For a transsexual growing up in this world it is hard. We feel that we can't trust anyone with our secret. We go through life alone. We don't go through life deaf though, we silently digest the words we hear about us, and trust me, we hear everything said. We hear it over and over again all throughout our lives, and it hurts. It weighs down on us, and it depletes our sense of worth and our self-esteem. It kills us inside because there is nothing we can do about it. We are scared of ridicule if we open our mouths in defense. In our private existance we are but one person listening to the cruel comments believed by millions of people. It is like David and Goliath, only there are a million Goliaths. We'd never survive a fight, so we don't fight. We just take the cruelty over and over all our lives.

Consider millions of religious people who year after year have no reservations about airing their negative opinions of transsexuals and compare that to one lone scared transsexual who silently takes it. This is the reality of what happens. We are helpless against religion, and religion won't let up. Since there is strength in numbers, this is clearly a case of the strong repeatedly oppressing the weak and defenseless. Wait... isn't that the definition of bullying?
It certainly is.

Now I guess we can answer Matt Barber's question as to who is does the bullying. Organized religion is doing the fucking bullying, Matt. To suggest that it is possible for gays, lesbians and transsexuals to bully a religion simply means that you don't know the definition of the word. Bullying is long term, repeated, habitual, cruelty from the strong towards the weak, and that is what religion does to people like me all our lives. Organized religion is the biggest bully there is and ever has been.


"Organized religion is the biggest bully there is and ever has been."
- Sarah JM, Sarahs Adventures



* There isn't

1 comment:

Ariia said...

I totally agree with you Sarah.

Not only are they bully's they are hypocrites as well. Everything that is done in the name of "religion" is nothing but a load of crap. More people have died in the name of "religion" than anything else. Every religion thinks they the one true religion, every religion looks down upon those who don't belong to their chosen faith, and every religion has major discrimination issues with people who aren't robotic blind conformists like themselves. All religion is a sham.
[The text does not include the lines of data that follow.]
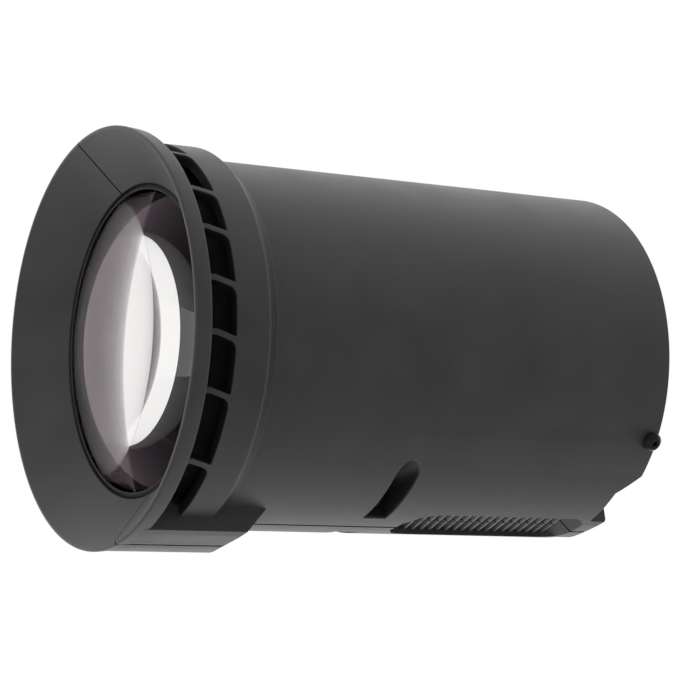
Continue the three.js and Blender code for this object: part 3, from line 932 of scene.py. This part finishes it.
def tongue_chamfer():
    corner = [
        (LENGTH - 3, TUBE_R + 0.2),
        (LENGTH - 1.6, TUBE_R - 0.5),
        (LENGTH - 0.5, TUBE_R - 1.6),
        (LENGTH + 0.2, TUBE_R - 3),
        (LENGTH + 2, TUBE_R + 2),
    ]
    return across_seam(corner, -TONGUE_HALF - 1, TONGUE_HALF + 1)


def rear_notch(side):
    rise = LENGTH + 2 - NOTCH_Z
    outline = rounded([
        (side * TONGUE_HALF, NOTCH_Z, 1.2),
        (side * NOTCH_SIDE, NOTCH_Z, 1.5),
        (side * (NOTCH_SIDE + rise * 1.1), LENGTH + 2),
        (side * TONGUE_HALF, LENGTH + 2),
    ], closed=True)
    return downwards(outline, TUBE_R / 2, TUBE_R + 5)


def baffle_ridges():
    """Two ridges round the inside that hold the baffle between them."""
    z0, z1 = z_range("light_baffle")
    ridges = []
    for z, slope_end in ((z0 - GAP, z0 - GAP - 2.5), (z1 + GAP, z1 + GAP + 2.5)):
        profile = [(INNER_R - 2, z), (INNER_R + 1, z), (INNER_R + 1, slope_end)]
        ridges.append(turned_mesh("ridge", profile, closed=True))
    return joined(ridges)


def whole_shell():
    """Both halves in one piece, before the seam is cut."""
    shell = cut(outer_form(), cooling_ring(CARRIER_R, COLLAR_R - RIB_DEPTH))
    shell = cut(shell, windows())
    shell = add(shell, seam_block())
    shell = cut(shell, inner_space())
    top_z = [centre_of(f"{name}_clamp_washer")[1] for name in TOP_SCREWS]
    housings = [screw_housing(BOTTOM_SCREW_Z, TUBE_R)]
    housings += [to_top(screw_housing(z, TOP_HOUSING)) for z in top_z]
    inside = add(joined(housings), rack_bed())
    inside = add(inside, tongue())
    inside = add(inside, joined([stud_bar(STUD_R + GAP, STUD_BOSS_END, TUBE_R, side) for side in (1, -1)]))
    within = turned_mesh("within", [(0, 30), (TUBE_R - 0.5, 30), (TUBE_R - 0.5, LENGTH), (0, LENGTH)])
    shell = add(shell, common(inside, within))
    shell = add(shell, baffle_ridges())
    pockets = [head_pocket(BOTTOM_SCREW_Z), nut_pocket(BOTTOM_SCREW_Z)]
    for z in top_z:
        pockets += [to_top(head_pocket(z)), to_top(nut_slot(z))]
    shell = cut(shell, joined(pockets))
    holes = [screw_hole(BOTTOM_SCREW_Z)] + [to_top(screw_hole(z)) for z in top_z]
    for node in ("front_dowel", "rear_dowel"):
        _, z, r = centre_of(node)
        holes.append(across_seam(circle_at(z, r, DOWEL_HOLE_R, 32), -DOWEL_HOLE_HALF, DOWEL_HOLE_HALF))
    holes += [stud_bar(STUD_HOLE_R, STUD_HOLE_END, TUBE_R + 1, side) for side in (1, -1)]
    shell = cut(shell, joined(holes))
    shell = cut(shell, rack_recess())
    shell = cut(shell, joined([rear_notch(1), rear_notch(-1)]))
    shell = cut(shell, tongue_chamfer())
    return cut(cut(add(shell, rack_teeth()), seam_pits()), seam_lines())


def slice_of(shell, s0, s1):
    """The part of the shell between two planes along the seam."""
    return common(shell, downwards(rectangle(s0, s1, -10, LENGTH + 10), -REACH, REACH))


def seam_web(shell):
    """Thin web of the left half that closes the seam below its surface: the shell's section, drawn in."""
    section = slice_of(shell, -1, 1)
    web = section.copy()
    for y, z in ((1, 0), (-1, 0), (0, 1), (0, -1)):
        shifted = section.copy()
        shifted.transform(Matrix.Translation(Vector((0, y, z)) * WEB_INSET * MM))
        web = common(web, shifted)
    return slice_of(web, -2 * SEAM_HALF, SEAM_HALF - 0.02)


def make_shells():
    shell = whole_shell()
    right = slice_of(shell.copy(), SEAM_HALF, REACH)
    finish_piece("right_half_shell", right, "shell_right", "shell", SHELL, 32)
    left = add(slice_of(shell.copy(), -REACH, -SEAM_HALF), seam_web(shell.copy()))
    finish_piece("left_half_shell", left, "shell_left", "shell", SHELL, 32)


# ---- optics ----

def spherical_face(radius, sag, z, direction, steps=32):
    """Points from the edge of a spherical face to the axis; sag is how far it bulges."""
    sphere = (radius ** 2 + sag ** 2) / (2 * sag)
    out = []
    for k in range(steps + 1):
        x = radius * math.cos(math.pi / 2 * k / steps)
        rise = math.sqrt(sphere ** 2 - x ** 2) - (sphere - sag)
        out.append((x if k < steps else 0, z + direction * rise))
    return out


def grind_edge(thing, radius):
    """Give the cylindrical edge of a lens the ground finish."""
    thing.data.materials.append(GROUND)
    for face in thing.data.polygons:
        if abs(face.normal.y) < 0.2 and math.hypot(face.center.x, face.center.z) > (radius - 0.3) * MM:
            face.material_index = 1


def make_lenses():
    """Two plano-convex lenses, flat sides towards each other."""
    radius = radius_of("front_lens")
    z0, z1 = z_range("front_lens")
    convex = spherical_face(radius, LENS_SAG, z0 + LENS_SAG, -1)[::-1]
    mesh = turned_mesh("front", convex + [(radius, z1), (0, z1)], LENS_SEGMENTS)
    grind_edge(finish_piece("front_lens_glass", mesh, "front_lens", "lens", GLASS, 40), radius)
    z0, z1 = z_range("rear_lens")
    convex = spherical_face(radius, LENS_SAG, z1 - LENS_SAG, 1)
    mesh = turned_mesh("rear", [(0, z0), (radius, z0)] + convex, LENS_SEGMENTS)
    grind_edge(finish_piece("rear_lens_glass", mesh, "rear_lens", "lens", GLASS, 40), radius)


def gasket_mesh(z0, z1):
    """Gasket from its flange's flat back at z0 to its lip's end at z1, with a thin wiper on the glass."""
    inwards = math.copysign(1, z1 - z0)
    stack = GROOVE_R - GAP
    lip = stack - 1.2
    inner = BORE_R - 0.6
    return turned_mesh("gasket", rounded([
        (WIPER_R, z0 - inwards * 1.55, 0.15),
        (WIPER_R + 0.7, z0 - inwards * 1.95, 0.2),
        (inner, z0 - inwards * 0.8, 0.15),
        (inner + 0.3, z0, 0.15),
        (stack, z0, 0.4),
        (stack, z1, 0.3),
        (lip, z1, 0.3),
        (lip, z0 + inwards * 2.2, 0.2),
        (inner, z0 + inwards * 0.35, 0.15),
    ], closed=True, steps=3), closed=True)


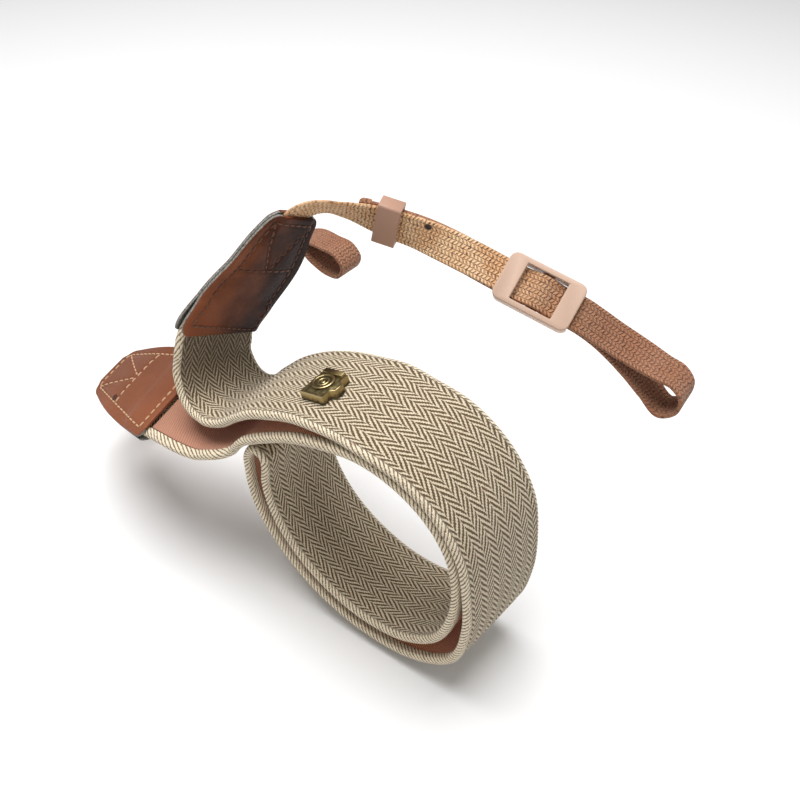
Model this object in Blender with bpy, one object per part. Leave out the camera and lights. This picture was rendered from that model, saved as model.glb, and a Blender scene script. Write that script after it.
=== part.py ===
"""A camera strap worn by a camera: a tweed band folded double round the lens barrel,
with a leather tab, a webbing, a slider and a keeper at each of its two ends.

Metres. The origin is on the barrel's axis, at the middle of the coil's width.
-Y is the barrel's front, +Z is up, and X runs along the camera's width.
"""
import math
from collections import namedtuple

import bmesh
import bpy
import numpy as np
from mathutils import Matrix

CLEARANCE = 0.0003

BAND_WIDTH = 0.038
BAND_THICKNESS = 0.003
BAND_FACE = 0.0014
BAND_HEM = 0.0036
LINING_THICKNESS = 0.0009

COIL_RADIUS = 0.0374
RUN_GAP = 0.0006
FOLD_RADIUS = 0.0036

TAB_LENGTH = 0.0535
TAB_WIDE = 0.042
TAB_NARROW = 0.0225
TAB_CORNER = 0.0035
TAB_BULGE = 0.0021
RIM_SLOPE = 0.7
LEATHER = 0.0012
BAND_TUCK = 0.012
PRESSED = 0.5

WEBBING_WIDTH = 0.0115
WEBBING_THICKNESS = 0.0013
WEBBING_TUCK = 0.027
LAYER_GAP = 0.0004

SLIDER_LENGTH = 0.027
SLIDER_WINDOW = 0.0146
SLIDER_RAIL = 0.0019
SLIDER_BAR = 0.0022
SLIDER_MIDDLE_BAR = 0.004
SLIDER_CORNER = 0.0025
HUMP = 0.0022

KEEPER_LENGTH = 0.008
KEEPER_WALL = 0.0012
KEEPER_ROOM = 0.0007

BADGE_WIDTH = 0.0125
BADGE_LENGTH = 0.0095
BADGE_THICKNESS = 0.003
BADGE_RELIEF = 0.0009
BADGE_HUMP = 0.0019
BADGE_FROM_TAB = 0.086
BADGE_OFF_MIDDLE = 0.0037

LONG_STEP = 0.0062
TURN_STEP = math.radians(15)

# A stop on the strap's route: x and z are shares of COIL_RADIUS and y of BAND_WIDTH.
# The way across the strap has its heading, turn, and its slope, lift, in degrees.
Stop = namedtuple("Stop", "x y z turn lift")

# The lined side of the first tail faces up, from the tab's narrow end to the coil.
TAIL_B = (
    Stop(-3.775, 0.02, -0.318, 1, 18),
    Stop(-3.080, -0.10, -0.040, 1, 19),
    Stop(-2.345, -0.18, 0.130, 0, 16),
    Stop(-2.075, -0.17, 0.070, 0, 5),
    Stop(-1.842, -0.14, 0.045, 0, -1),
    Stop(-1.618, -0.10, 0.130, 0, 0),
    Stop(-1.460, -0.05, 0.240, 0, 1),
    Stop(-1.275, -0.02, 0.450, 0, 2),
    Stop(-1.136, -0.01, 0.556, 0, 3),
    Stop(-0.936, 0.00, 0.684, 0, 4),
    Stop(-0.682, 0.00, 0.826, 0, 5),
)

# The tweed side of the second tail faces up, then in as the tail curls up to its tab.
TAIL_A = (
    Stop(-0.214, 0.02, 1.094, 1, 6),
    Stop(-0.479, 0.03, 1.051, 1, 4),
    Stop(-0.738, 0.04, 0.987, 0, 3),
    Stop(-0.987, 0.04, 0.885, 0, 3),
    Stop(-1.222, 0.04, 0.759, 0, 2),
    Stop(-1.433, 0.05, 0.594, 0, 2),
    Stop(-1.628, 0.05, 0.412, 1, 1),
    Stop(-1.735, 0.05, 0.332, 3, -1),
    Stop(-1.850, 0.06, 0.267, 5, -5),
    Stop(-1.979, 0.07, 0.241, 6, -9),
    Stop(-2.104, 0.09, 0.278, 5, -13),
    Stop(-2.198, 0.12, 0.366, 3, -16),
    Stop(-2.257, 0.15, 0.479, 1, -17),
    Stop(-2.262, 0.19, 0.607, 1, -20),
    Stop(-2.266, 0.23, 0.735, 0, -24),
    Stop(-2.148, 0.44, 1.052, 1, -31),
    Stop(-1.977, 0.64, 1.368, 4, -28),
    Stop(-1.809, 0.76, 1.712, 4, -26),
    Stop(-1.689, 0.86, 1.929, 2, -28),
)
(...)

Religious people preach about acceptance, equality and tolerance, etc and yet they can't seem to practice what they preach. It seems to me, that those who demonstrate those qualities are those who choose not conform to a religion.

You want to be religious, fine. Go be religious, but leave those of us who choose not to, alone. I mean really what gives them the right to tell everyone else how they 'should' be? And when you're not how they 'think' you 'should' be, they are the first to label you as 'sinner' and throw rocks. They get to run their mouths off whenever they want in the name of 'religion' but those who are not religious get no say? Or if they do speak out they are always told "right to free association, free speech, free from religious persecution, etc etc" Religion is a crutch, something for them to hide behind, something for them to cling to when things are to difficult for them to understand.

Religion, not money is the root of all evil.